Instructions to follow
Reproduce, exactly and in full, only the lines below from the one containing "# --- The whole" through the one containing "obj.matrix_world = Matrix.Identity(4)".

Data shown
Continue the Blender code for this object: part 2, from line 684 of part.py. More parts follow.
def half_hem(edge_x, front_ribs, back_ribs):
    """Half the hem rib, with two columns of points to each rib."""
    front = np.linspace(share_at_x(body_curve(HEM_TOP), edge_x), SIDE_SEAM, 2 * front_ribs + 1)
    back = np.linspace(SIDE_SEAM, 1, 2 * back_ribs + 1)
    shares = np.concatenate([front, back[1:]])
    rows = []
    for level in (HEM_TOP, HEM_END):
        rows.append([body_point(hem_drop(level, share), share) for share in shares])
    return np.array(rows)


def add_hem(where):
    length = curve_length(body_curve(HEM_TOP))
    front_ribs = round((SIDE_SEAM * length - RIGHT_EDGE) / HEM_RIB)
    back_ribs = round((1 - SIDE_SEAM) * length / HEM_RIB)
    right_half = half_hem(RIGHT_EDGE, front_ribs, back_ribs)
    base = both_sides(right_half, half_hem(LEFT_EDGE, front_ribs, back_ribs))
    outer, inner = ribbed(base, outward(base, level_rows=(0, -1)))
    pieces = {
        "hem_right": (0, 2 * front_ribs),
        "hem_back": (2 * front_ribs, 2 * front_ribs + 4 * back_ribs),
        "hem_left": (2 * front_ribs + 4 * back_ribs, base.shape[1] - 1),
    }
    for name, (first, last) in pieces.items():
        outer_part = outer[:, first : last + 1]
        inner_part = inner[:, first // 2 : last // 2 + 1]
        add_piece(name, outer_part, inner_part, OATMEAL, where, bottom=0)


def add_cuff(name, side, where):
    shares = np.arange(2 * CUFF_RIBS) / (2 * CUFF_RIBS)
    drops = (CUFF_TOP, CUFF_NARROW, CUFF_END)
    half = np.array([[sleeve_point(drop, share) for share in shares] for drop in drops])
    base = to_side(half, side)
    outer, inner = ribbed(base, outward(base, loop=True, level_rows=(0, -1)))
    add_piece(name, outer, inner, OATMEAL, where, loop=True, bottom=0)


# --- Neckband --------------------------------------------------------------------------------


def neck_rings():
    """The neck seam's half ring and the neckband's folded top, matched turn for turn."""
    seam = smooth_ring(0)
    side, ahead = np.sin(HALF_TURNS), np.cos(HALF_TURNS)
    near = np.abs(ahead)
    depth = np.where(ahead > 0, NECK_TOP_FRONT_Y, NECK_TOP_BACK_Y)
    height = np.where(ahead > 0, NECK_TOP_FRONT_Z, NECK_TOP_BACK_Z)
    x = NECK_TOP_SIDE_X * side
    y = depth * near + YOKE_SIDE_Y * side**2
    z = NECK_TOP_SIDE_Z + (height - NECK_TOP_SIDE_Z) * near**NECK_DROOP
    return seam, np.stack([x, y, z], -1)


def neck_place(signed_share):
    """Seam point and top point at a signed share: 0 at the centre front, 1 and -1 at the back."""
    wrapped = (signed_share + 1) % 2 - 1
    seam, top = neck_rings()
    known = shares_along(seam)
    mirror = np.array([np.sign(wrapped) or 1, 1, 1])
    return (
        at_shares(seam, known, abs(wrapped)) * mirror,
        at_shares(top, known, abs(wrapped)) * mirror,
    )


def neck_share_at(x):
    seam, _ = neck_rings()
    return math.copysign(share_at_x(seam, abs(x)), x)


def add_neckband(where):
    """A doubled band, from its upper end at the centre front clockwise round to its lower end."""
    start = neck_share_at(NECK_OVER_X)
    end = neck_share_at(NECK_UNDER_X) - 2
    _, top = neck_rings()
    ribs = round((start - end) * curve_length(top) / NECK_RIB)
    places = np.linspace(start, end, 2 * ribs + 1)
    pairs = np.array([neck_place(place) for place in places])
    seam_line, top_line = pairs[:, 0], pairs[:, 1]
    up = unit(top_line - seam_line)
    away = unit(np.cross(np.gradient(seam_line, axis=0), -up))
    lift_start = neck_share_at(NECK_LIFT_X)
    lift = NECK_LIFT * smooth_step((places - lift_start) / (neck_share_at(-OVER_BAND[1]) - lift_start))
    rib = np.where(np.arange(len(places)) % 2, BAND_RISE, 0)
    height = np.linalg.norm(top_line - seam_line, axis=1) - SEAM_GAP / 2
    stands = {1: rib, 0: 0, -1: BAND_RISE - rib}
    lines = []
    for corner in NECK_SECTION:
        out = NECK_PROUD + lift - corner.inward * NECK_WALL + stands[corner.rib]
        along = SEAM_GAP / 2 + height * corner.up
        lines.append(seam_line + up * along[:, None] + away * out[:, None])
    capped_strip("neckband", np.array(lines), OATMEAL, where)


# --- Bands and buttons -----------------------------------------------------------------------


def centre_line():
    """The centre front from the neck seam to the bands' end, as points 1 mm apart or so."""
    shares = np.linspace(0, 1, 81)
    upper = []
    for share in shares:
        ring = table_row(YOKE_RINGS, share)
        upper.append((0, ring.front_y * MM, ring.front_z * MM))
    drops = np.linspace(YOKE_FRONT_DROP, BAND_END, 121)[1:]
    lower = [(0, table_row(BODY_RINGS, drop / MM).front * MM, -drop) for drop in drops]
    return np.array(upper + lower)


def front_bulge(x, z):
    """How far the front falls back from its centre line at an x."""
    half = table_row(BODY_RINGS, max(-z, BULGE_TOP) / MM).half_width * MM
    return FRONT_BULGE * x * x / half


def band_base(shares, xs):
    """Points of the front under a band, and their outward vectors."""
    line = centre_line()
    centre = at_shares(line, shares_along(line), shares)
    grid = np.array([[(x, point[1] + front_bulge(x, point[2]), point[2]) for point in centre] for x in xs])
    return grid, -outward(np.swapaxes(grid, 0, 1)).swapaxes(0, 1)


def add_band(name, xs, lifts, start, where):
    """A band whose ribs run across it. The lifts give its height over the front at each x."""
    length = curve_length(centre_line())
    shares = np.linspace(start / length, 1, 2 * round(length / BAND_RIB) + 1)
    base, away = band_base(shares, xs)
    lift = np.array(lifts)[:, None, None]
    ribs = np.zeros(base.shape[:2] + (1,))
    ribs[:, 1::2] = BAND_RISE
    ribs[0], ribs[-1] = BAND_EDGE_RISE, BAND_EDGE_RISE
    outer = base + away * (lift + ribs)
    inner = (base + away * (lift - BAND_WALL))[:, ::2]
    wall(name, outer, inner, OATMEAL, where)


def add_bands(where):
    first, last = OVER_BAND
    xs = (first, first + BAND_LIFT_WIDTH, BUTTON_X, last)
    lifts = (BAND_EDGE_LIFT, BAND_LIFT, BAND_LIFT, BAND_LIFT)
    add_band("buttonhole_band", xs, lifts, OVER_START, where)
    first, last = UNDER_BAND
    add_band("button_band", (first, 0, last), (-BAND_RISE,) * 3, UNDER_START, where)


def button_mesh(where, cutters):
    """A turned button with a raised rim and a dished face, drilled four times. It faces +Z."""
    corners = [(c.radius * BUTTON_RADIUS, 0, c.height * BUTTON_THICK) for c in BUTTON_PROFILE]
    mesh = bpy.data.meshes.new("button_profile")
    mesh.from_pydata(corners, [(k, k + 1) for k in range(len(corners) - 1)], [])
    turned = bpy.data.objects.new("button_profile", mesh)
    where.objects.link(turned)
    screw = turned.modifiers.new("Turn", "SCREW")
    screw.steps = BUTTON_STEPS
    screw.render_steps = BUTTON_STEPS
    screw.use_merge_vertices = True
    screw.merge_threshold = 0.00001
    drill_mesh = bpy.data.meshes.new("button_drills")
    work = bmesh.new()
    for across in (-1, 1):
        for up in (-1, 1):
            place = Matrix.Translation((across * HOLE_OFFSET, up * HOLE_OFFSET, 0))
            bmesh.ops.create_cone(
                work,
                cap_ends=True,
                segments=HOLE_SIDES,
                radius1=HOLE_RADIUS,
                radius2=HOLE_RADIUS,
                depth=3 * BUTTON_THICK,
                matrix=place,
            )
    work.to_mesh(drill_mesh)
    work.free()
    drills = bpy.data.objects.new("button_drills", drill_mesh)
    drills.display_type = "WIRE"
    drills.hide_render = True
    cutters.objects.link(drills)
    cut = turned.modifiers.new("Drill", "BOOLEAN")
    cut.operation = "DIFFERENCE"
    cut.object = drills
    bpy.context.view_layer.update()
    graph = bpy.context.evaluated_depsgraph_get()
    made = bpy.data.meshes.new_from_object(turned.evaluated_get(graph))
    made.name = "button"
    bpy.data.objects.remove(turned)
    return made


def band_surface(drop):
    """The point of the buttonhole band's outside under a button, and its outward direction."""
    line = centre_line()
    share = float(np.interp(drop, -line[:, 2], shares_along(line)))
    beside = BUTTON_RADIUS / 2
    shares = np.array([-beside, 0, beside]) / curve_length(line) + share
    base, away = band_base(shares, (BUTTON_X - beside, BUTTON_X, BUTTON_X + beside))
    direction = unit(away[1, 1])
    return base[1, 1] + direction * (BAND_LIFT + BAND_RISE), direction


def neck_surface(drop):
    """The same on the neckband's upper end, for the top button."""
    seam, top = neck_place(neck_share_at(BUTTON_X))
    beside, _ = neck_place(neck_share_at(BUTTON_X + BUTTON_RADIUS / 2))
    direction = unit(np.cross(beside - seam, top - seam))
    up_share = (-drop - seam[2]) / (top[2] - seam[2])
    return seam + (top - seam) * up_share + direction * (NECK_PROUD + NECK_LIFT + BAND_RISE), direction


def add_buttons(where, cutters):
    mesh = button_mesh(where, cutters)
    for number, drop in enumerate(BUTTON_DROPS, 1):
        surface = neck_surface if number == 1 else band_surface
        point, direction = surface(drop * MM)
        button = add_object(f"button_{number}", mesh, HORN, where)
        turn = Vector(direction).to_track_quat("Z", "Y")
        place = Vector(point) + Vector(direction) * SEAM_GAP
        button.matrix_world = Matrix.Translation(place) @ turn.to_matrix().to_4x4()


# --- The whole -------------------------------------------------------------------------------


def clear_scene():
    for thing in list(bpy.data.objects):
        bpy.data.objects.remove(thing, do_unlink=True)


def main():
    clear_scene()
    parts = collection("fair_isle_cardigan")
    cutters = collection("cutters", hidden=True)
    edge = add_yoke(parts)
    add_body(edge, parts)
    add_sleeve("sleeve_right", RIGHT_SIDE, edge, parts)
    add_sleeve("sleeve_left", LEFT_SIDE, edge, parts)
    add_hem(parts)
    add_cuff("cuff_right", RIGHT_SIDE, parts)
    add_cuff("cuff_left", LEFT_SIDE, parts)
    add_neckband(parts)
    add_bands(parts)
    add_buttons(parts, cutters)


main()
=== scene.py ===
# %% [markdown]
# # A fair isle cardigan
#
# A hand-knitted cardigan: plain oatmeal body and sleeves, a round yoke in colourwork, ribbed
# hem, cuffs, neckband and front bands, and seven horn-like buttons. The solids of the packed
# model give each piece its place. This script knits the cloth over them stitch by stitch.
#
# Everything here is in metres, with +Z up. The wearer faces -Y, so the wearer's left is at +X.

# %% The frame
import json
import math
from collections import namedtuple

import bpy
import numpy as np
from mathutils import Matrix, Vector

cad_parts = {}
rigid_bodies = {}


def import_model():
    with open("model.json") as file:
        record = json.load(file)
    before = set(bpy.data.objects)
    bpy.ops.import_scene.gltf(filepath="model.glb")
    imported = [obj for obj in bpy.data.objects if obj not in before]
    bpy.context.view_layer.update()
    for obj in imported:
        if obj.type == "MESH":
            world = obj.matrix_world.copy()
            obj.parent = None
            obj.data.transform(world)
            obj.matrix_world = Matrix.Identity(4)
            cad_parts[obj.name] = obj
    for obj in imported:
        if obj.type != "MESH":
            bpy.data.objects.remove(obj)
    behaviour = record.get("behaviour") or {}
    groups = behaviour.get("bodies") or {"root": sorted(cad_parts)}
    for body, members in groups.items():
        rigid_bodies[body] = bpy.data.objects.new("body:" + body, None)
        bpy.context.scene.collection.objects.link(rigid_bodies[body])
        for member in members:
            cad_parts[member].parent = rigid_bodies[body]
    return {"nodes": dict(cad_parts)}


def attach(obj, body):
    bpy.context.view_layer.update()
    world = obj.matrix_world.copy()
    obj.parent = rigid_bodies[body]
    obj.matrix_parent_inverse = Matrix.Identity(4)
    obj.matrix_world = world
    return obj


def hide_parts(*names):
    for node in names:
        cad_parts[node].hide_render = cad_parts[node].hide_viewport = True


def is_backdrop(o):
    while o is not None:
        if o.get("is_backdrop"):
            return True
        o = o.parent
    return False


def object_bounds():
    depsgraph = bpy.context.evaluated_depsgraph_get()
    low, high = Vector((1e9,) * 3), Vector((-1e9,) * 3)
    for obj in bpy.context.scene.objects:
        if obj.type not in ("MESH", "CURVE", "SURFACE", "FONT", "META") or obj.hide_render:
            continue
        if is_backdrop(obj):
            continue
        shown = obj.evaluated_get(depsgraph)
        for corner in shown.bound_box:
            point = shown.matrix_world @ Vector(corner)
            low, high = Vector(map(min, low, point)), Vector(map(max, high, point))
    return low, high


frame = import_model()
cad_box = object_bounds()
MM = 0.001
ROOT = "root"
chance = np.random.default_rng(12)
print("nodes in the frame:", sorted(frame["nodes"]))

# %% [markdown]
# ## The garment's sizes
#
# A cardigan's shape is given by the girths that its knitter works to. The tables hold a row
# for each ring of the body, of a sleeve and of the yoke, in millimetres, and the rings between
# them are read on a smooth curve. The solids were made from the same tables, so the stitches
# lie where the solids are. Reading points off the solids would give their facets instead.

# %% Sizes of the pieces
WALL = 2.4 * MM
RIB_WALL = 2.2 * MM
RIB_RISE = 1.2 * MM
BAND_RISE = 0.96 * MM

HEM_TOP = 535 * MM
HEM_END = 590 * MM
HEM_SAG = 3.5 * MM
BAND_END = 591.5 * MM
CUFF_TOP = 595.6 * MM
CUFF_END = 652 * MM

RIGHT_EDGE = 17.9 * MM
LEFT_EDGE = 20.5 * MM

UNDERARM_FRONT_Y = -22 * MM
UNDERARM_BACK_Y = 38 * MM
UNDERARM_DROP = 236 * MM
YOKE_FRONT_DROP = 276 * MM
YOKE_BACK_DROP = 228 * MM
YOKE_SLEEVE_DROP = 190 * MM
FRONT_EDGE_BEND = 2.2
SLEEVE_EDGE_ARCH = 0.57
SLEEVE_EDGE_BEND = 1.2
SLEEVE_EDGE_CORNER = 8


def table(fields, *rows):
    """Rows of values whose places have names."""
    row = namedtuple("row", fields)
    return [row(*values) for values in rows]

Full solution
# --- The whole -------------------------------------------------------------------------------


def clear_scene():
    for thing in list(bpy.data.objects):
        bpy.data.objects.remove(thing, do_unlink=True)


def main():
    clear_scene()
    parts = collection("fair_isle_cardigan")
    cutters = collection("cutters", hidden=True)
    edge = add_yoke(parts)
    add_body(edge, parts)
    add_sleeve("sleeve_right", RIGHT_SIDE, edge, parts)
    add_sleeve("sleeve_left", LEFT_SIDE, edge, parts)
    add_hem(parts)
    add_cuff("cuff_right", RIGHT_SIDE, parts)
    add_cuff("cuff_left", LEFT_SIDE, parts)
    add_neckband(parts)
    add_bands(parts)
    add_buttons(parts, cutters)


main()
=== scene.py ===
# %% [markdown]
# # A fair isle cardigan
#
# A hand-knitted cardigan: plain oatmeal body and sleeves, a round yoke in colourwork, ribbed
# hem, cuffs, neckband and front bands, and seven horn-like buttons. The solids of the packed
# model give each piece its place. This script knits the cloth over them stitch by stitch.
#
# Everything here is in metres, with +Z up. The wearer faces -Y, so the wearer's left is at +X.

# %% The frame
import json
import math
from collections import namedtuple

import bpy
import numpy as np
from mathutils import Matrix, Vector

cad_parts = {}
rigid_bodies = {}


def import_model():
    with open("model.json") as file:
        record = json.load(file)
    before = set(bpy.data.objects)
    bpy.ops.import_scene.gltf(filepath="model.glb")
    imported = [obj for obj in bpy.data.objects if obj not in before]
    bpy.context.view_layer.update()
    for obj in imported:
        if obj.type == "MESH":
            world = obj.matrix_world.copy()
            obj.parent = None
            obj.data.transform(world)
            obj.matrix_world = Matrix.Identity(4)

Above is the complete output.